The game features a total of 8 dungeons which are procedurally generated and filled with loot, with its layout shifting as your re-set and re-enter the area. Within them also contain puzzles to solve as you go along your way. These should keep things interesting if not for the unfortunate drawback of farming/grinding becoming somewhat of a chore, especially on later sections where the difficulty ramps up and you need the levels.
One of the reasons is the lack of enemy variety in the game, making you feel like you’ve seen it all. And add to the fact that dungeons are massive areas where you can run into the same ragtag group for little variation in EXP, slowing the pace further.
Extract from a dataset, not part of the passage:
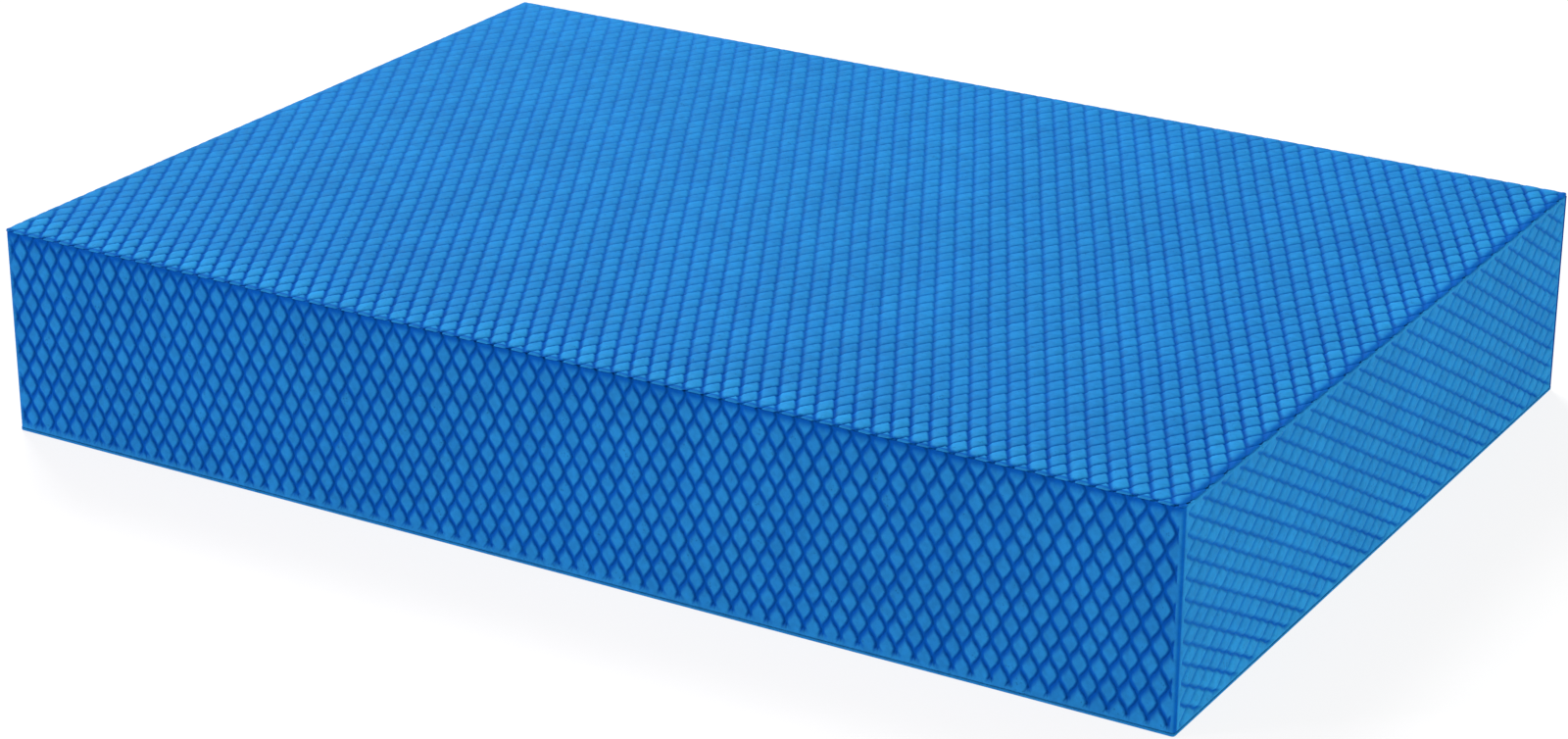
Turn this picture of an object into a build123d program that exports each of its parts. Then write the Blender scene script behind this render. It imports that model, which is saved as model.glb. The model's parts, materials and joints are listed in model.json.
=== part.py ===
"""Foam balance pad: a laminated foam block wrapped in six bonded skins.

Millimetres, +Z up. The origin is the centre of the underside, +X runs along the long side, and the
front is the long side at -Y.

The block is a core of equal foam slabs. A top and a bottom sheet cover the whole plan, and four side
strips stand between them. The front and back strips run the full length, and the left and right
strips fit between their ends.
"""

import os

from build123d import *

# Overall size
PAD_LENGTH = 355.0
PAD_WIDTH = 250.0
PAD_HEIGHT = 60.0

# Skins
SKIN_THICKNESS = 1.0
CORNER_RADIUS = 0.9  # the block's four upright corners
RIM_RADIUS = 0.6  # the outer rim of the top and bottom sheets

# Core, from the floor up
SLAB_NAMES = ("lower_slab", "middle_slab", "upper_slab")

# Worked out from the sizes above
STRIP_HEIGHT = PAD_HEIGHT - 2 * SKIN_THICKNESS
CORE_LENGTH = PAD_LENGTH - 2 * SKIN_THICKNESS
CORE_WIDTH = PAD_WIDTH - 2 * SKIN_THICKNESS
SLAB_THICKNESS = STRIP_HEIGHT / len(SLAB_NAMES)

ON_FLOOR = (Align.CENTER, Align.CENTER, Align.MIN)


def sheet(outer_face):
    """A full-plan sheet lying at z = 0, with rounded corners and a rounded rim on its outer face.

    outer_face is Align.MAX where the rim is on the upper face, and Align.MIN where it is below.
    """
    blank = Box(PAD_LENGTH, PAD_WIDTH, SKIN_THICKNESS, align=ON_FLOOR)
    rounded = fillet(blank.edges().filter_by(Axis.Z), CORNER_RADIUS)
    levels = rounded.edges().group_by(Axis.Z)
    rim = levels[-1] if outer_face == Align.MAX else levels[0]
    return fillet(rim, RIM_RADIUS)


def long_strip(side):
    """The front strip (side -1) or the back strip (side +1), with its two outer corners rounded."""
    inner_y = side * (PAD_WIDTH / 2 - SKIN_THICKNESS)
    depth_align = Align.MAX if side < 0 else Align.MIN
    strip = Pos(0, inner_y, SKIN_THICKNESS) * Box(
        PAD_LENGTH, SKIN_THICKNESS, STRIP_HEIGHT, align=(Align.CENTER, depth_align, Align.MIN)
    )
    uprights = strip.edges().filter_by(Axis.Z).sort_by(Axis.Y)
    outer = uprights[:2] if side < 0 else uprights[-2:]
    return fillet(outer, CORNER_RADIUS)


def short_strip(side):
    """The left strip (side -1) or the right strip (side +1), between the ends of the long strips."""
    centre_x = side * (PAD_LENGTH - SKIN_THICKNESS) / 2
    strip = Box(SKIN_THICKNESS, CORE_WIDTH, STRIP_HEIGHT, align=ON_FLOOR)
    return Pos(centre_x, 0, SKIN_THICKNESS) * strip


def slab(level):
    """One foam slab of the core. Level 0 is the lowest."""
    base_z = SKIN_THICKNESS + level * SLAB_THICKNESS
    return Pos(0, 0, base_z) * Box(CORE_LENGTH, CORE_WIDTH, SLAB_THICKNESS, align=ON_FLOOR)


def pad_pieces():
    """Every piece of the pad by its node name."""
    pieces = {
        "bottom_skin": sheet(Align.MIN),
        "top_skin": Pos(0, 0, PAD_HEIGHT - SKIN_THICKNESS) * sheet(Align.MAX),
        "front_skin": long_strip(-1),
        "back_skin": long_strip(1),
        "left_skin": short_strip(-1),
        "right_skin": short_strip(1),
    }
    for level, name in enumerate(SLAB_NAMES):
        pieces[name] = slab(level)
    return pieces


os.makedirs("parts", exist_ok=True)
for name, piece in pad_pieces().items():
    piece.label = name
    export_step(piece, f"parts/{name}.step")
    size = piece.bounding_box().size
    print(f"{name}: {size.X:.2f} x {size.Y:.2f} x {size.Z:.2f} mm, {piece.volume / 1000:.1f} cm3")
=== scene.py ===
import json
import math
from typing import NamedTuple

import bmesh
import bpy
import numpy as np
from mathutils import Matrix, Vector

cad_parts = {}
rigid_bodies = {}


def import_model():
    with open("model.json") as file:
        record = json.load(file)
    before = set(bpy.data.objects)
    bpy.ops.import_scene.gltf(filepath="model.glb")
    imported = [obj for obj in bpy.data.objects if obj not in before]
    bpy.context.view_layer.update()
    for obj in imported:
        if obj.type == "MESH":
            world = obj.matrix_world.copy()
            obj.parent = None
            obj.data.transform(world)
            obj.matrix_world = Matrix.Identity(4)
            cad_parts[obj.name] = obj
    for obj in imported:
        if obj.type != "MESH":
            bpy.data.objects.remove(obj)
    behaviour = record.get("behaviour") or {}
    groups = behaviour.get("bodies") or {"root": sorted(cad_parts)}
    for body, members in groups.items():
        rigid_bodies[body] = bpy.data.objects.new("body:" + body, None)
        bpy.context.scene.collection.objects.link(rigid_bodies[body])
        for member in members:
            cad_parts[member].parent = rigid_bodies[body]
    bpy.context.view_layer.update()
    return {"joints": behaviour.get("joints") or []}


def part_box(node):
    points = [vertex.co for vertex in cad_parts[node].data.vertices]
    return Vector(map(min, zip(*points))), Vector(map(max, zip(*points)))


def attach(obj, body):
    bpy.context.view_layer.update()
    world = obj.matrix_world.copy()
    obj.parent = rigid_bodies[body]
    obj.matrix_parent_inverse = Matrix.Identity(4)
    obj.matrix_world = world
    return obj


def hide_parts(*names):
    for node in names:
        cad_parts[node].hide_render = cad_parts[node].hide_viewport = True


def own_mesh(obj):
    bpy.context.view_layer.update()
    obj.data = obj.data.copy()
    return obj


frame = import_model()

MM = 0.001
BASE_BODY = frame["joints"][0]["parent"]
TOP_BODY = frame["joints"][0]["child"]

# The block, read from the frame
top_low, top_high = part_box("top_skin")
LENGTH = top_high.x - top_low.x
WIDTH = top_high.y - top_low.y
HEIGHT = top_high.z
CORE_TOP = top_low.z
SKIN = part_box("bottom_skin")[1].z

# Embossing: eye-shaped pillows between narrow grooves
SHEET_PITCH = (5.31 * MM, 10.0 * MM)  # a diamond's short and long way
LONG_STRIP_PITCH = (5.24 * MM, 9.86 * MM)
SHORT_STRIP_PITCH = (5.45 * MM, 10.3 * MM)
GROOVE_DEPTH = 0.72 * MM
GROOVE_FLOOR = 0.03  # half the width of a groove's flat floor, as a share of a diamond's side
PILLOW_LINE = 0.40  # an extra line across each pillow of the side strips
PILLOW_MIDDLE = 0.5
PILLOW_CROWN = 0.03 * MM
PLUMP_CROWN = 0.40 * MM  # how much rounder pillows are where the embossing is deepened
PLUMP_PAINTED_LIGHT = 7.5  # how much painted light they get there
EYE_BULGE = 0.21 * MM  # how far grooves swing, which makes diamonds eye-shaped
PILLOW_UNEVEN = 0.035 * MM
LIFT_LOWEST = -2.0  # each pillow has its own small lift, in this range
LIFT_HIGHEST = 1.0
LIFT_TABLE = (257, 263)  # how many pillows each way have their own lift before it repeats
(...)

Another would be that benched party members won’t gain experience points unless they’re actively out on the field.
Outside of the dungeons, you’re presented with a nice looking Overworld map. This is where you’ll be traversing between the various regions and subregions in Nightwar. And scattered throughout are an assortment of items, which you can then use to upgrade your abilities. There are also landmarks such as fountains to replenish your mana and plenty of encounters between you and your destination.
Audio & Visual
Starting a new game, Nightwar immediately pulls you in with its highly-produced opening animation, leaving you hyped and pumped up for the adventure that you’ll inevitably crash land in. From there, you’ll notice that the game is certainly quite the looker, and adorns the gorgeous art-style of its source material well. The visual assets on the character models are colorful, vibrant and polished.
While environments in the dungeons set the stage by showcasing meticulous detail all throughout. If anything, the art direction somewhat resembles that of Torchlight and League of Legends. But overall, it’s a very pretty title to look at.
Audio on the other hand is fantastic. The soundtrack is a joy to listen and is varied enough in style to keep you engrossed to the point that some tunes will still ring in your head long after you’ve played. A good example would be to just listen to the animation’s track. Giving a late 90s to early 2000s vibe with the melodic composition and the buffet of layered instruments (think Linkin Park).